— Begin The data —
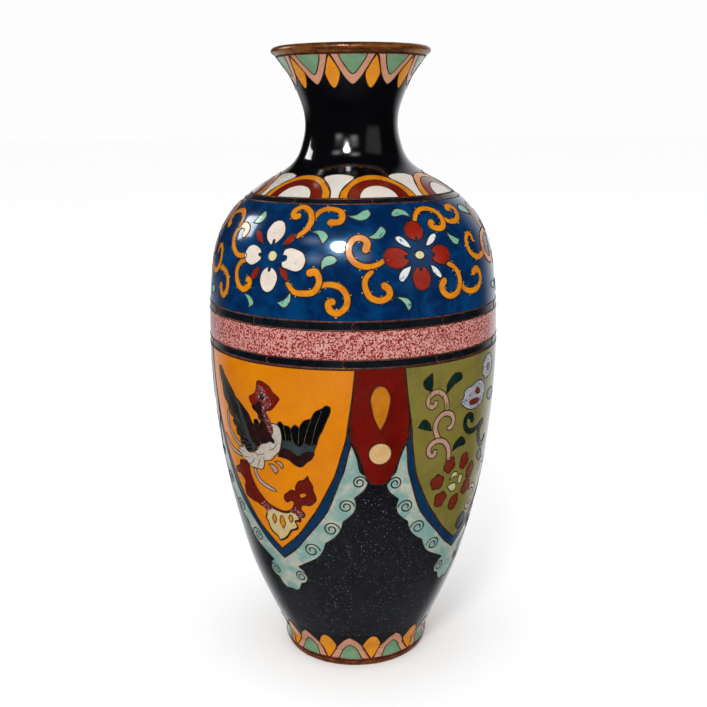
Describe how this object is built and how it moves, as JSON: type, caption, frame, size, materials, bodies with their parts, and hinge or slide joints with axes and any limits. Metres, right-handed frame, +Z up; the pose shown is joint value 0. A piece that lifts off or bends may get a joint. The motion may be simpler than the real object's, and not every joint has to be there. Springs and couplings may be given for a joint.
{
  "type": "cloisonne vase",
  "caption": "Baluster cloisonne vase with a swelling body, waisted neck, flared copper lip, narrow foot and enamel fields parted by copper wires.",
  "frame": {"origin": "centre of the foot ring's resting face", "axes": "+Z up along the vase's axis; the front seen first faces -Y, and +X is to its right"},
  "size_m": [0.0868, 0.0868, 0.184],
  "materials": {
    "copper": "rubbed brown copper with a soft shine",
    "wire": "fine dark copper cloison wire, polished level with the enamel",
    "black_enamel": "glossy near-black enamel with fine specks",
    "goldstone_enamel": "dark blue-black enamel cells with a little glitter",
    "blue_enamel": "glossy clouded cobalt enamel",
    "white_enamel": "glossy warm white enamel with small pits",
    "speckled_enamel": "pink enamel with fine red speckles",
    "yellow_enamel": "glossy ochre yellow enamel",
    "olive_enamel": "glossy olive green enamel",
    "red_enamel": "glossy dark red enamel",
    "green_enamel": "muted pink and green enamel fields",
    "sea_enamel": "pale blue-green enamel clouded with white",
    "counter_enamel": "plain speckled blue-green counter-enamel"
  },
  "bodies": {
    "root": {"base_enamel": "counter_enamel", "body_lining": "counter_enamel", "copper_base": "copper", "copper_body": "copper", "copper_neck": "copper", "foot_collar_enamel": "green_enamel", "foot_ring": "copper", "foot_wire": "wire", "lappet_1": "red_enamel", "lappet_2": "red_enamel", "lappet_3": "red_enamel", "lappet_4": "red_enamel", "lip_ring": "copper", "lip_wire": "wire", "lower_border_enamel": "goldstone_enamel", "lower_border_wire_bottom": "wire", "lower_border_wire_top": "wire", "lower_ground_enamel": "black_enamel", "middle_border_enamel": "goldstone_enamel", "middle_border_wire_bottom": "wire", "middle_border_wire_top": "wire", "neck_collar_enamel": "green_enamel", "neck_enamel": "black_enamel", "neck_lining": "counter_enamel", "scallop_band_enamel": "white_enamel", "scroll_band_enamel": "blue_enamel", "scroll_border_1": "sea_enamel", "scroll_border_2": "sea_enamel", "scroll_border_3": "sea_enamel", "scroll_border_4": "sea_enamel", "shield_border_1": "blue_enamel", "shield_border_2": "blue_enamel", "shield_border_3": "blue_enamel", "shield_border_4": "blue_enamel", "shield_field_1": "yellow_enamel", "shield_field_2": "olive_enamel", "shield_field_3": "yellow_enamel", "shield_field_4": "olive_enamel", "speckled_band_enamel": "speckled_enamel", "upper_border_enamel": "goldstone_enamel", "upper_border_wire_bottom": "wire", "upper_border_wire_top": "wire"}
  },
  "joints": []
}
— End The data —
— Begin The data —
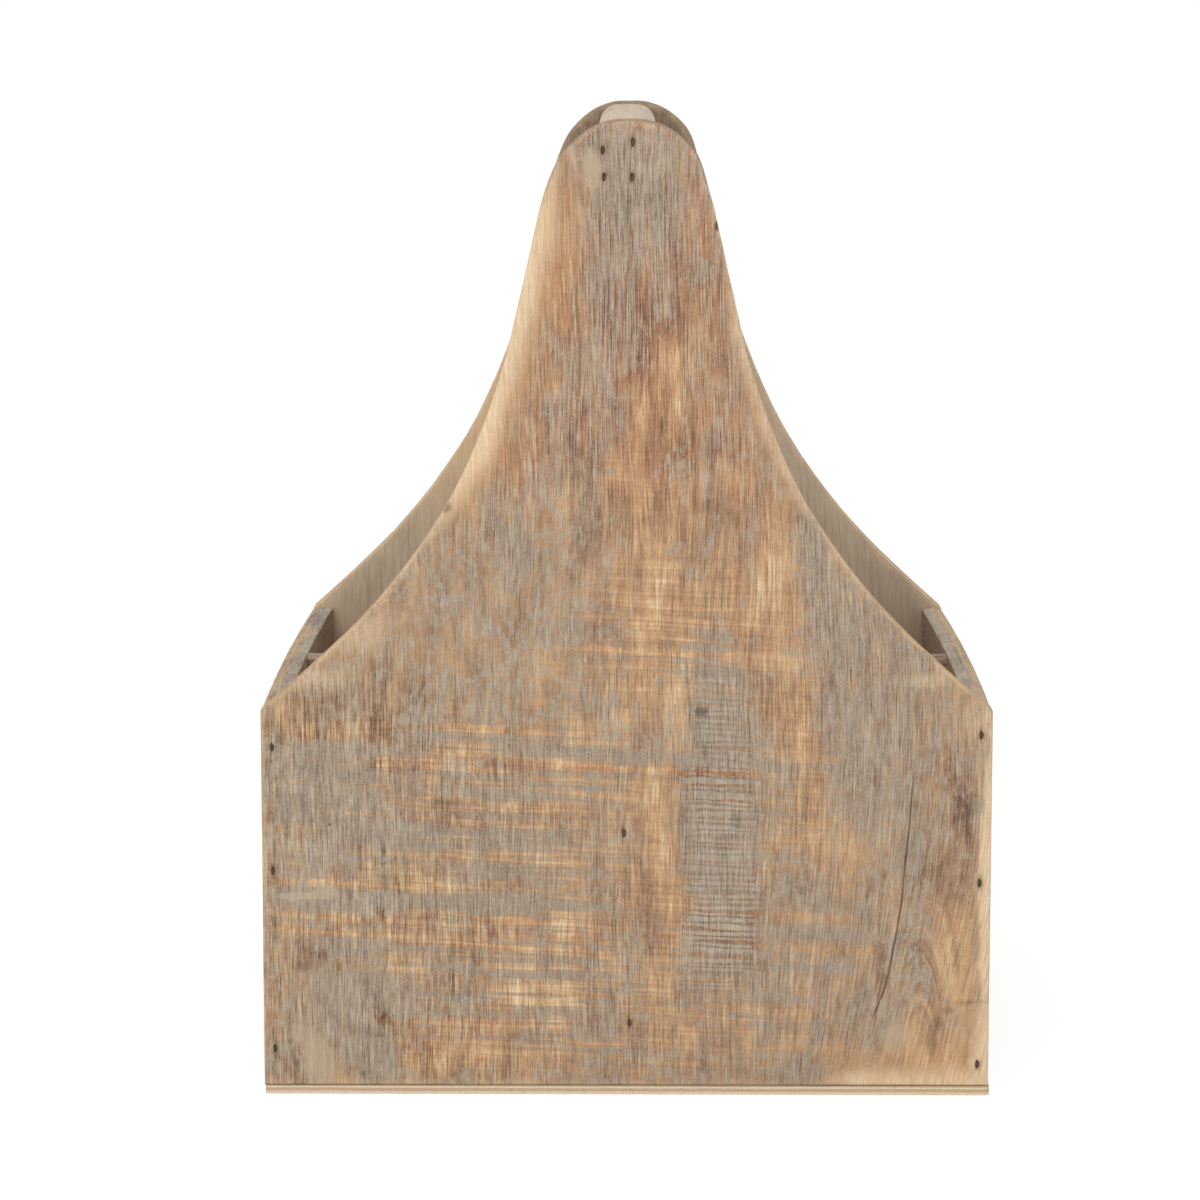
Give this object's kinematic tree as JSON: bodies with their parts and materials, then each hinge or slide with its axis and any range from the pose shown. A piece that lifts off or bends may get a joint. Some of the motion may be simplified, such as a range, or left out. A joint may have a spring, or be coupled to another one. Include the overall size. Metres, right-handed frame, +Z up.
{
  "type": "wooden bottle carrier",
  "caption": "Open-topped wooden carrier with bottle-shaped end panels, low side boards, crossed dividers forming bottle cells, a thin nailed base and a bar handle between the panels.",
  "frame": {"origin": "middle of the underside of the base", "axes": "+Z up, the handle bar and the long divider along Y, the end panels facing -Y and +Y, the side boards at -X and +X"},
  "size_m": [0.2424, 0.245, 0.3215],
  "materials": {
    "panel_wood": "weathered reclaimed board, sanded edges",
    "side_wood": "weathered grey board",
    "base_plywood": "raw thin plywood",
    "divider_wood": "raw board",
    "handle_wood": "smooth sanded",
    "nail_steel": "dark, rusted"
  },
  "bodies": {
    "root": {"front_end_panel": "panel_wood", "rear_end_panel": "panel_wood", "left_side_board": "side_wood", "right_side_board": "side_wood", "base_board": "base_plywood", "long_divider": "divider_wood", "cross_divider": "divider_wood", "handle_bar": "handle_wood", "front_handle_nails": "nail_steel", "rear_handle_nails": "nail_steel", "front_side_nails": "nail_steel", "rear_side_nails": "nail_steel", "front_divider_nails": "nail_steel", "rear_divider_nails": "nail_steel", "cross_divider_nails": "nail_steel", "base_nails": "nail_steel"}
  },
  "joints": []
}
— End The data —
— Begin The data —
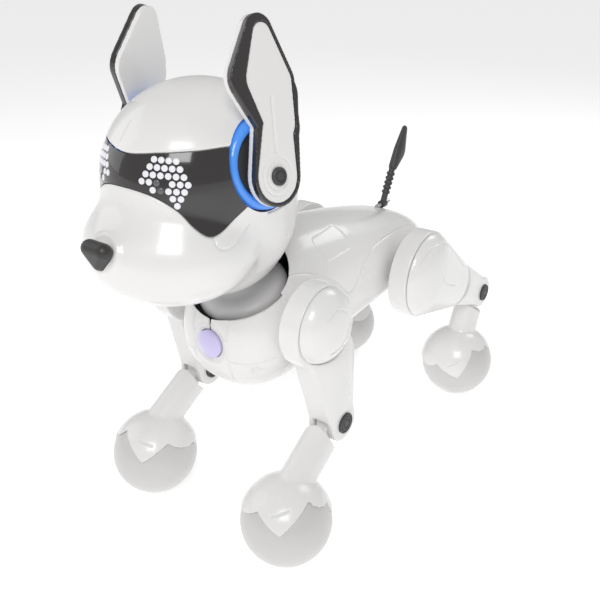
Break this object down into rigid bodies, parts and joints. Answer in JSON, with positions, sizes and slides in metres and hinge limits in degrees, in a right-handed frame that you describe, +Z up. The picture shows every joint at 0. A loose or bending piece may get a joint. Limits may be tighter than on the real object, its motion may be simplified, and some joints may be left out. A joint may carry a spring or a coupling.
— End The data —
Filter the listing above for the string "axis" and copy every matching line.

  "frame": {"origin": "centre of the foot ring's resting face", "axes": "+Z up along the vase's axis; the front seen first faces -Y, and +X is to its right"},
Give this object's kinematic tree as JSON: bodies with their parts and materials, then each hinge or slide with its axis and any range from the pose shown. A piece that lifts off or bends may get a joint. Some of the motion may be simplified, such as a range, or left out. A joint may have a spring, or be coupled to another one. Include the overall size. Metres, right-handed frame, +Z up.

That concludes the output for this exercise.